En ce qui concerne l’évolution de la cinématographie québécoise, Micheline Lanctôt a plusieurs bons mots à en dire, malgré le fait qu’aujourd’hui l’omnipotence de l’industrie freine bien des ardeurs. « Elle est d’une incroyable diversité et d’une incroyable vitalité, annonce-t-elle d’emblée. Ça s’est un peu domestiqué au fil des années. Au début, c’était un cinéma qui était super libre et d’une grande audace, je parle de fin des années 50, début des années 60. Mais on a gagné un professionnalisme, qui maintenant fait le bonheur des équipes américaines. » Micheline Lanctôt n’a rien contre ceux qui décident d’aller faire carrière à Hollywood, elle croit cependant que, malheureusement, le montant des sommes engagées est proportionnel aux restrictions des investisseurs.

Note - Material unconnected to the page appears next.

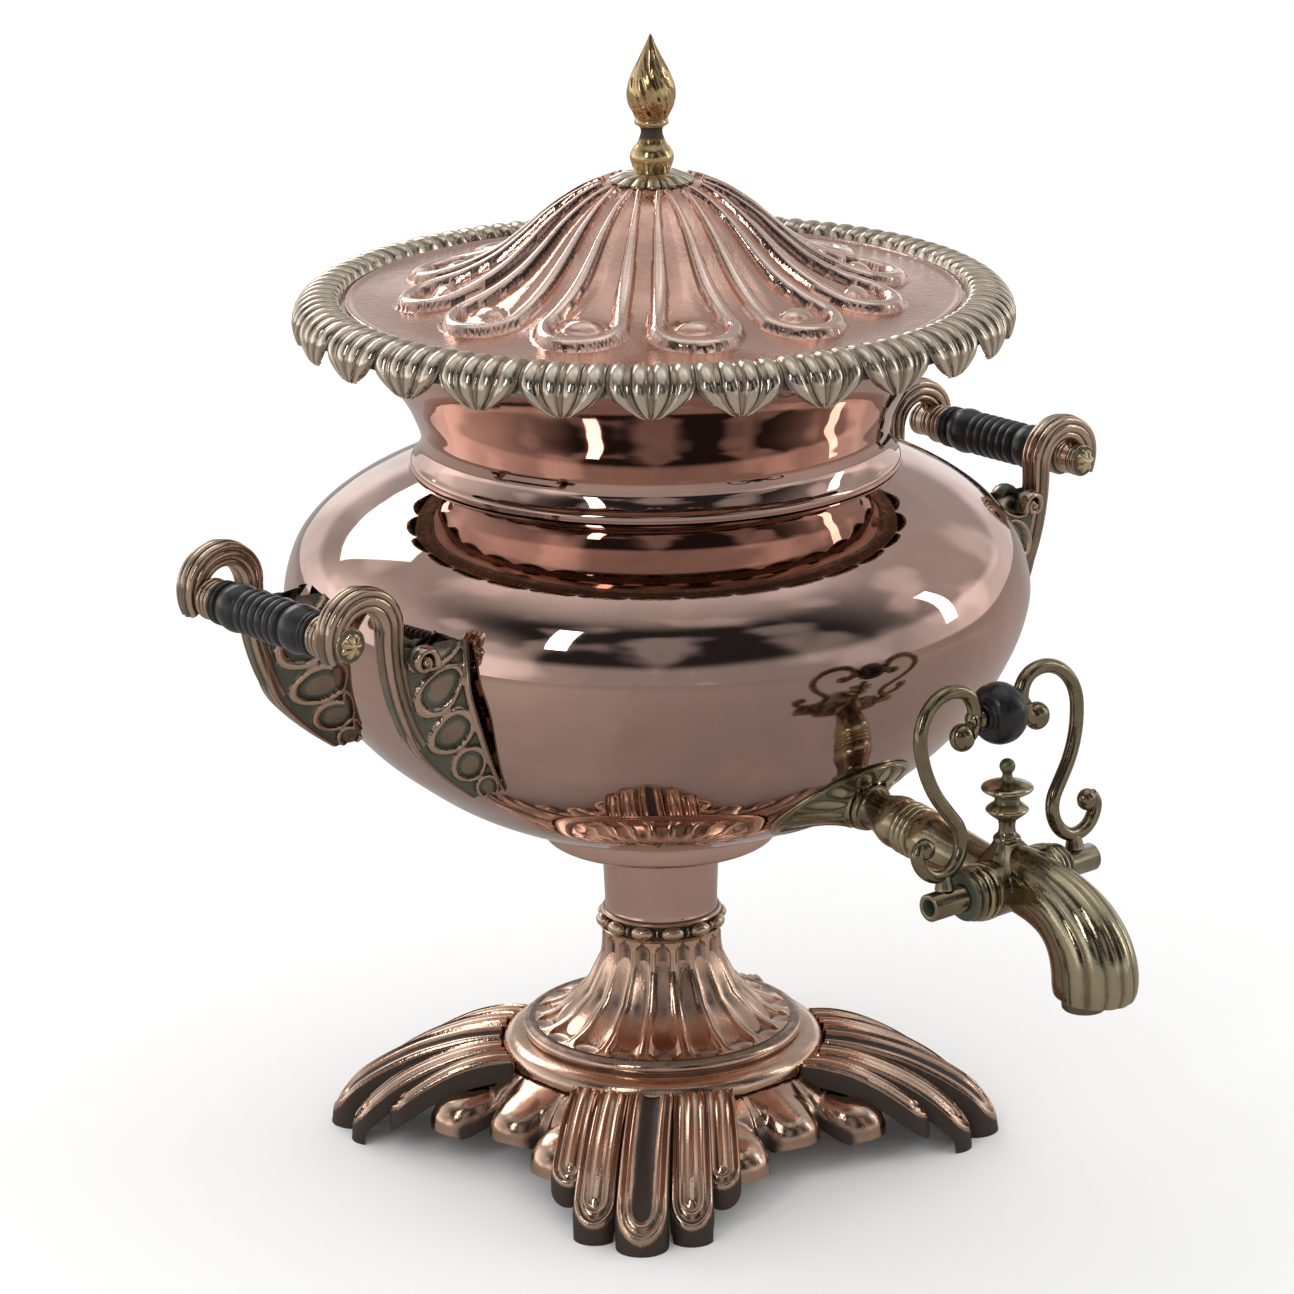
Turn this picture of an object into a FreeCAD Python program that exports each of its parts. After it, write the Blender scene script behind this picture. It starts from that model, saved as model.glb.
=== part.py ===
import FreeCAD, Part
import math
import os

# Copper tea urn with a brass tap, a lift-off lid and a hot-iron heater.
# Origin: on the table, under the axis of the body. +Z up, tap towards -Y, handles at -X and +X.

V = FreeCAD.Vector
X_AXIS, Y_AXIS, Z_AXIS = V(1, 0, 0), V(0, 1, 0), V(0, 0, 1)
ORIGIN = V(0, 0, 0)

# Clearances
seat_gap = 0.1          # between a curved piece and the shell it is soldered to
running_gap = 0.05      # radial, a turning piece in its bore
sliding_gap = 0.6       # radial, a lifting piece in its seat
turn_gap = 0.3          # axial, beside a turning piece

# Foot
leaf_count = 4
foot_top_z = 31.0
foot_wall = 3.0
foot_hole_r = 40.0
leaf_skirt = 4.2
toe_start_r, toe_slant, toe_top_z = 119.0, 6.0, 13.0
lobe_start = 58.0
main_lobe_start_half, main_lobe_reach, main_lobe_r = 8.0, 132.0, 9.5
side_lobe_start, side_lobe_start_half = 13.5, 6.0
side_lobe_reach, side_lobe_r, side_lobe_offset = 119.0, 7.0, 18.0
outer_lobe_start, outer_lobe_start_half = 21.5, 4.6
outer_lobe_reach, outer_lobe_r, outer_lobe_offset = 88.5, 5.5, 28.0
lobe_rim_height, lobe_rim_width = 1.3, 2.0
web_r = 72.0
middle_scallop_reach, middle_scallop_r = 80.0, 11.0
edge_scallop_reach, edge_scallop_r, edge_scallop_angle = 87.0, 9.0, 20.0
crown_r, crown_bevel = 57.0, 0.2
# tops of the leaves and of the web, as distance from the axis and height
leaf_arch = [(56.0, foot_top_z), (66.0, 30.6), (82.0, 27.6), (98.0, 22.4), (112.0, 16.0),
             (124.0, 9.6), (134.0, 3.4)]
web_arch = [(56.0, foot_top_z), (63.0, 30.0), (71.0, 25.0), (79.5, 16.6), (90.0, 10.0)]

# Ring of mouldings on the foot
ring_r, ring_bead_r = 56.5, 6.5
ring_height = 15.5
upper_bead_r = 2.5
upper_bead_ring_r = 52.0
ring_hole_r = 44.0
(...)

La cabale des gros sous n’a rien à voir, selon la réalisatrice, avec le véritable rôle de l’art, celui de raconter une histoire. « Le grand reproche que je fais aux médias, c’est qu’ils juxtaposent des faits qui n’ont aucune espèce de cohérence quand on les met un à côté de l’autre. On est dans le triomphe du fait divers. » Un morcellement qui laisse les gens avec un sentiment de confusion et d’impuissance. « Il faut beaucoup plus qu’un flash-info pour comprendre. Il faut qu’on puisse lui donner un pourquoi, il faut en faire une histoire, continue Lanctôt. Dans une histoire, il y a un enchaînement causal, avec un début, une fin, on a une raison pour laquelle les choses arrivent. Qu’est-ce que je ferais sans histoires, mon dieu, je serais perdue! » C’est peut-être la première chose qu’une ou un jeune cinéaste devrait avoir avant de se lancer, l’envie profonde de nous raconter des histoires.